── RAW RECORDS

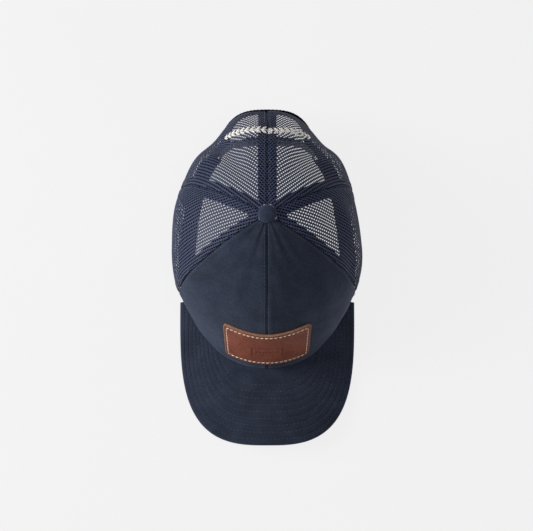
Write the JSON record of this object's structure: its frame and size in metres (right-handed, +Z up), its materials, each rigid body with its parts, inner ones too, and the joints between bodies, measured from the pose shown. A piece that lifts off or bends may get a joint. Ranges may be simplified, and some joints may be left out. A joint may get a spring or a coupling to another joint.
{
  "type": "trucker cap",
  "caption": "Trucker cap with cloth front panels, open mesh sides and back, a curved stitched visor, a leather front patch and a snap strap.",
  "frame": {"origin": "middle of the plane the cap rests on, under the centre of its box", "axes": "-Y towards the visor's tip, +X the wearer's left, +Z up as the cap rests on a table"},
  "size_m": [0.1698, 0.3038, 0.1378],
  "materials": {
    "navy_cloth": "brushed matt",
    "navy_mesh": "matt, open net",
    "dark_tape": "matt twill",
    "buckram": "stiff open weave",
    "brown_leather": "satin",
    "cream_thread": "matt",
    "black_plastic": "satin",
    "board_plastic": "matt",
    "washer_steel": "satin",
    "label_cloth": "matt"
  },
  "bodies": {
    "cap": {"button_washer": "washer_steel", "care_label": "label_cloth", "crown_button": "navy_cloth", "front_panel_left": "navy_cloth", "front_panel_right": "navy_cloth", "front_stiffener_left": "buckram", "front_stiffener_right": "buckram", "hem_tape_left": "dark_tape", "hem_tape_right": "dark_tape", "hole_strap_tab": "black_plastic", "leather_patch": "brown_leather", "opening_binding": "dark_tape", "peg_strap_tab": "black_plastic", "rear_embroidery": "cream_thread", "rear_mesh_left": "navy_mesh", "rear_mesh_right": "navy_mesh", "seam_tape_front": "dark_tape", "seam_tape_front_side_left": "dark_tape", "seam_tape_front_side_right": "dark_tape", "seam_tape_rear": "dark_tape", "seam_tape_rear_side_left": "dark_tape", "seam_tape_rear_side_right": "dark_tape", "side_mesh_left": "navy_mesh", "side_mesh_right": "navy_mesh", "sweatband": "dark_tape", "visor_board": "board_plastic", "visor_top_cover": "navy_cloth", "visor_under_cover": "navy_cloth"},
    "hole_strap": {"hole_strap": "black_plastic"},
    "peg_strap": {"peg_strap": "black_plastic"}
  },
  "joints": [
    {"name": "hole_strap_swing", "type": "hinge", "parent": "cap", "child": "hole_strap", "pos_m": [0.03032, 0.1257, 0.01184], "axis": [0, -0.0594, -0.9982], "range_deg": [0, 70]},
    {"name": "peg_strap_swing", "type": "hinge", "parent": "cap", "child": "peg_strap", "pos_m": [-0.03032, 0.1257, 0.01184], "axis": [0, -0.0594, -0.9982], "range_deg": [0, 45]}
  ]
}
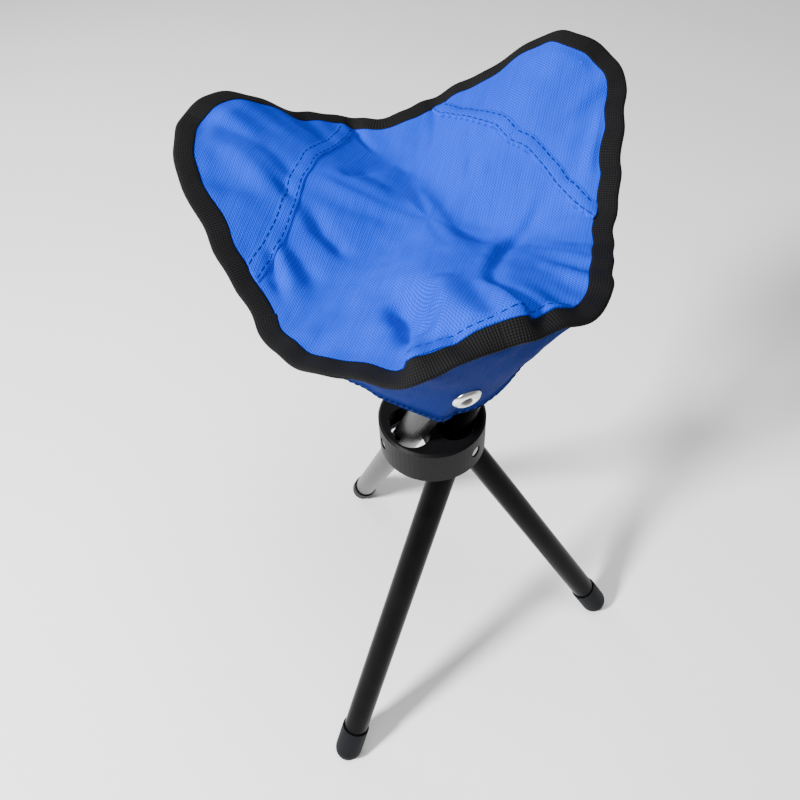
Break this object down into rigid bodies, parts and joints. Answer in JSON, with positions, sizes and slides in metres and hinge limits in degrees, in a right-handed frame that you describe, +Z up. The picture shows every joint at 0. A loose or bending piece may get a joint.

────

## TASK STATEMENT
Repeat every line of the material exactly as given.

## EXERCISE ANSWER
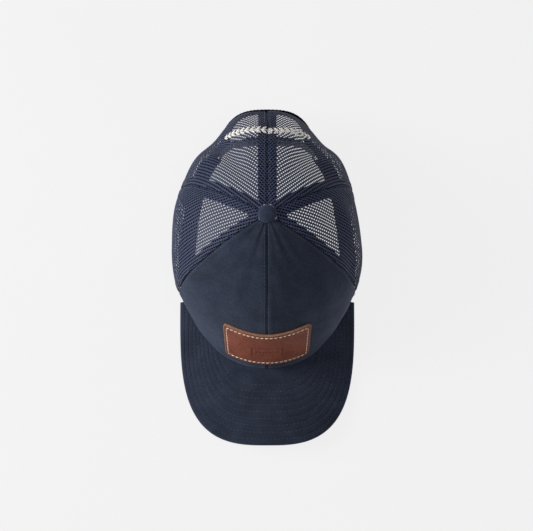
Write the JSON record of this object's structure: its frame and size in metres (right-handed, +Z up), its materials, each rigid body with its parts, inner ones too, and the joints between bodies, measured from the pose shown. A piece that lifts off or bends may get a joint. Ranges may be simplified, and some joints may be left out. A joint may get a spring or a coupling to another joint.
{
  "type": "trucker cap",
  "caption": "Trucker cap with cloth front panels, open mesh sides and back, a curved stitched visor, a leather front patch and a snap strap.",
  "frame": {"origin": "middle of the plane the cap rests on, under the centre of its box", "axes": "-Y towards the visor's tip, +X the wearer's left, +Z up as the cap rests on a table"},
  "size_m": [0.1698, 0.3038, 0.1378],
  "materials": {
    "navy_cloth": "brushed matt",
    "navy_mesh": "matt, open net",
    "dark_tape": "matt twill",
    "buckram": "stiff open weave",
    "brown_leather": "satin",
    "cream_thread": "matt",
    "black_plastic": "satin",
    "board_plastic": "matt",
    "washer_steel": "satin",
    "label_cloth": "matt"
  },
  "bodies": {
    "cap": {"button_washer": "washer_steel", "care_label": "label_cloth", "crown_button": "navy_cloth", "front_panel_left": "navy_cloth", "front_panel_right": "navy_cloth", "front_stiffener_left": "buckram", "front_stiffener_right": "buckram", "hem_tape_left": "dark_tape", "hem_tape_right": "dark_tape", "hole_strap_tab": "black_plastic", "leather_patch": "brown_leather", "opening_binding": "dark_tape", "peg_strap_tab": "black_plastic", "rear_embroidery": "cream_thread", "rear_mesh_left": "navy_mesh", "rear_mesh_right": "navy_mesh", "seam_tape_front": "dark_tape", "seam_tape_front_side_left": "dark_tape", "seam_tape_front_side_right": "dark_tape", "seam_tape_rear": "dark_tape", "seam_tape_rear_side_left": "dark_tape", "seam_tape_rear_side_right": "dark_tape", "side_mesh_left": "navy_mesh", "side_mesh_right": "navy_mesh", "sweatband": "dark_tape", "visor_board": "board_plastic", "visor_top_cover": "navy_cloth", "visor_under_cover": "navy_cloth"},
    "hole_strap": {"hole_strap": "black_plastic"},
    "peg_strap": {"peg_strap": "black_plastic"}
  },
  "joints": [
    {"name": "hole_strap_swing", "type": "hinge", "parent": "cap", "child": "hole_strap", "pos_m": [0.03032, 0.1257, 0.01184], "axis": [0, -0.0594, -0.9982], "range_deg": [0, 70]},
    {"name": "peg_strap_swing", "type": "hinge", "parent": "cap", "child": "peg_strap", "pos_m": [-0.03032, 0.1257, 0.01184], "axis": [0, -0.0594, -0.9982], "range_deg": [0, 45]}
  ]
}
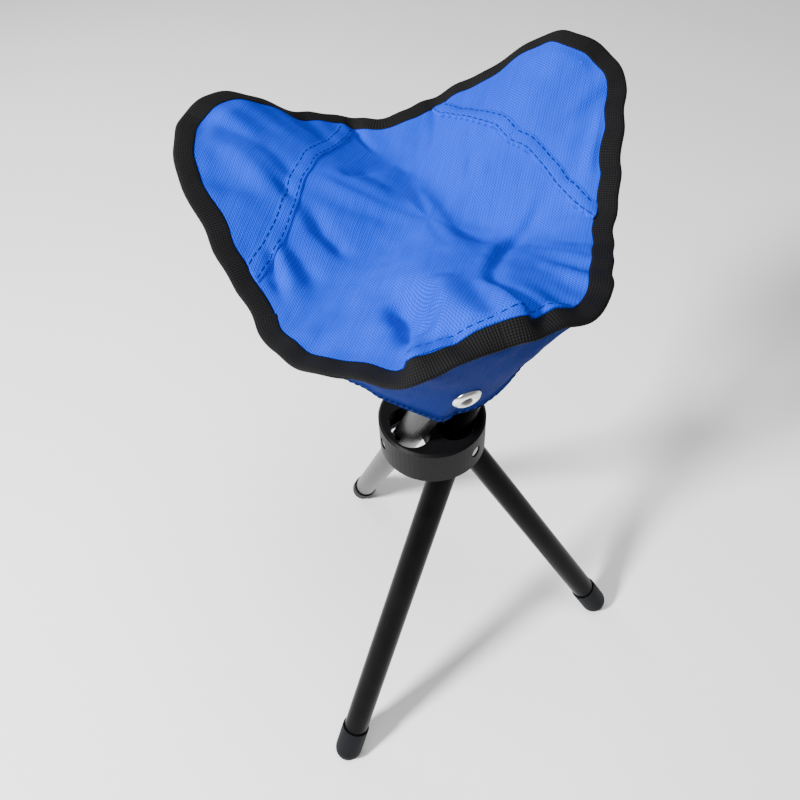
Break this object down into rigid bodies, parts and joints. Answer in JSON, with positions, sizes and slides in metres and hinge limits in degrees, in a right-handed frame that you describe, +Z up. The picture shows every joint at 0. A loose or bending piece may get a joint.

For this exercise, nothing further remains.